Estos son los hechos. Un país que se ha endeudado en exceso es un indicador preciso de que hemos estado viviendo por encima de nuestras posibilidades. Por ello constituye un error echar pelotas fuera y acusar a los mercados de nuestros problemas. Es cierto que los especuladores se aprovechan. Pero lo hacen porque hemos creado las condiciones para ello. Si quisimos endeudarnos más de lo que debíamos, esa fue nuestra decisión. Y, por lo mismo, ese es nuestro problema, porque la deuda está aquí, no se puede rechazar y no hay más remedio que pagarla. Y su retorno solo se hará efectivo con parte de los ingresos que generemos en el medio y el largo plazo.

Y ahí es donde entran las cuestiones sobre el modelo de crecimiento y las reformas. De lo que se trata hoy es de sentar las bases para un avance duradero y sostenible de nuestra renta, que es el que va a permitir hacer frente a nuestras obligaciones (internas y externas). Sin crecimiento no hay salida. La discusión debe situarse, pues, en cuál es la mejor política para sentar las bases del avance futuro del PIB. Centrado el debate en estos términos, hay que concluir que la tabla de salvación está en el crecimiento de la demanda externa. Y ello por pura eliminación, ya que la demanda interna poco va a poder ofrecer los próximos años.

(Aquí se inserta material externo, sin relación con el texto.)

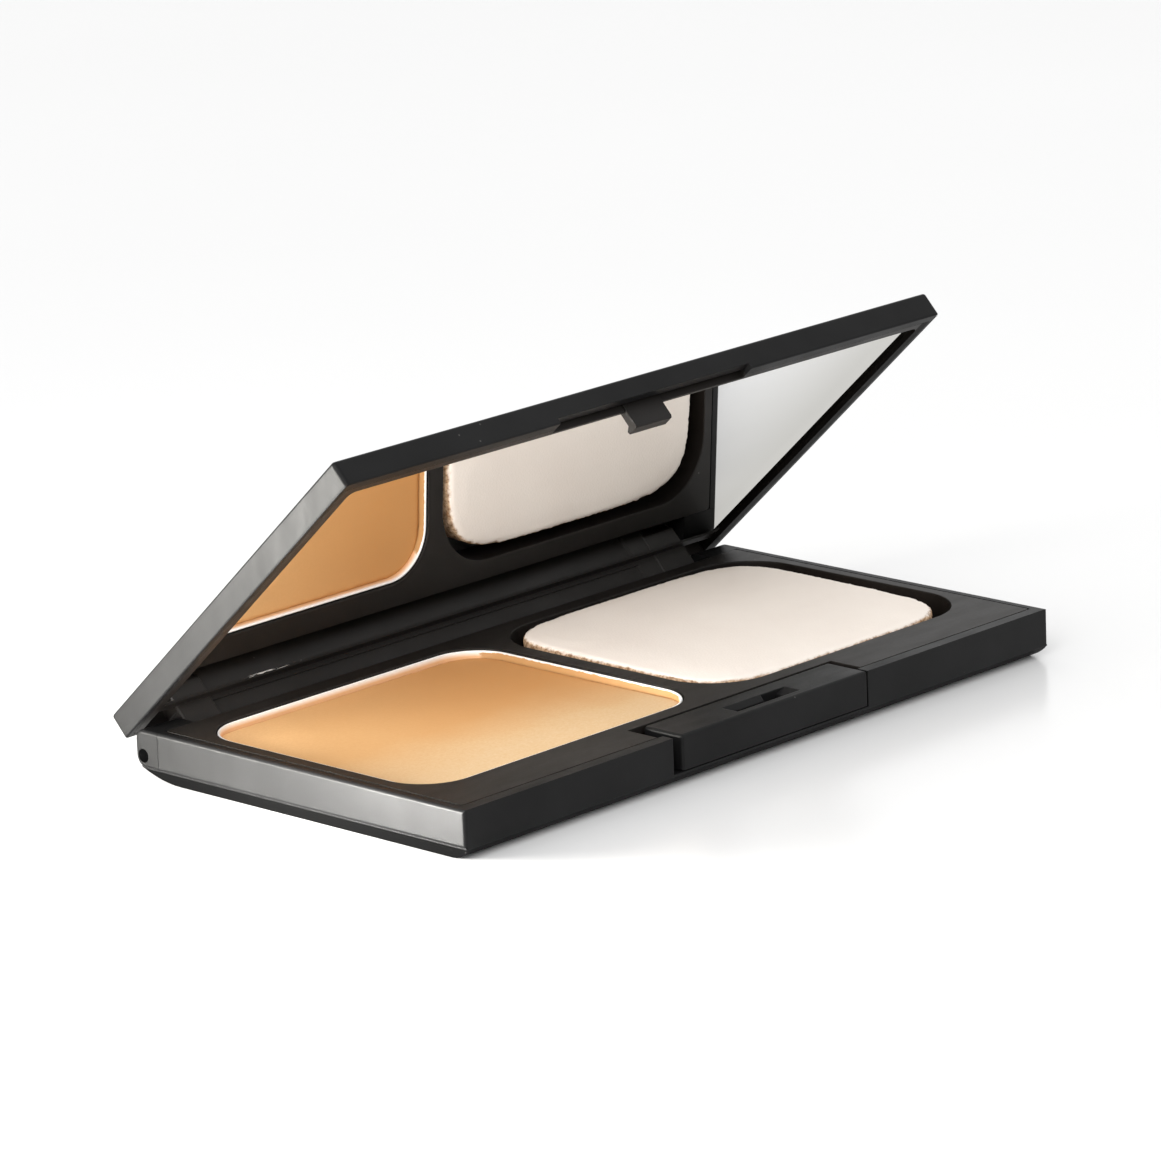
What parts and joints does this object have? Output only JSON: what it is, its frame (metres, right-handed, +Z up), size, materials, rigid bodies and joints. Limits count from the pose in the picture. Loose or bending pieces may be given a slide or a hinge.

En el ámbito del consumo privado, porque la deuda familiar, la caída demográfica, el final del choque inmigratorio, los aumentos fiscales y el deterioro del mercado de trabajo auguran avances muy contenidos. En lo que se refiere al consumo y a la inversión públicos, para qué contarles: los 15.000 millones de recortes que hemos aprobado son el preámbulo de otros que han de llegar (ya se ha avanzado que son precisos 7.500 millones más para el 2011). Finalmente, la inversión residencial estará lastrada por la reabsorción de los excesos anteriores y la escasa disponibilidad de crédito, mientras que el resto de la inversión empresarial también se va a ver afectada por un tono económico de bajo crecimiento.

¿Qué nos queda? Siempre nos quedará París, es decir, el sector exterior. Y un aumento de las exportaciones es lo que hemos hecho siempre, en todas y cada una de las recesiones anteriores. La diferencia existente ahora es que, para favorecer el sector exterior, reducíamos los costes de exportación con devaluaciones de la peseta. Hoy eso no es posible, pero hay que hacerlo igualmente. Y ello implica, a corto plazo, reducciones de costes y de precios para recuperar parte de la competitividad perdida. Y, a medio y largo plazo, esta moderación de costes debe venir acompañada de mejoras de productividad.

Podemos discutir quién es el responsable de la crisis. Y seguro que el consenso sobre el papel estelar del sector financiero internacional sería amplio. Pero ponernos de acuerdo en ello no va a hacer más llevaderas las reformas que precisamos, entre ellas, la laboral. Para bien o para mal, España ha llegado al final de la escapada. Y ahora solo nos queda aceptar la reducción de nuestro nivel de vida, y mejorar nuestra competitividad para sentar las bases de un crecimiento sostenible para el futuro del país, que es lo que hay que salvar. Lamentablemente, no hay más cera que la que arde.

J. Oliver Alonso, catedrático de Economía Aplicada de la UAB.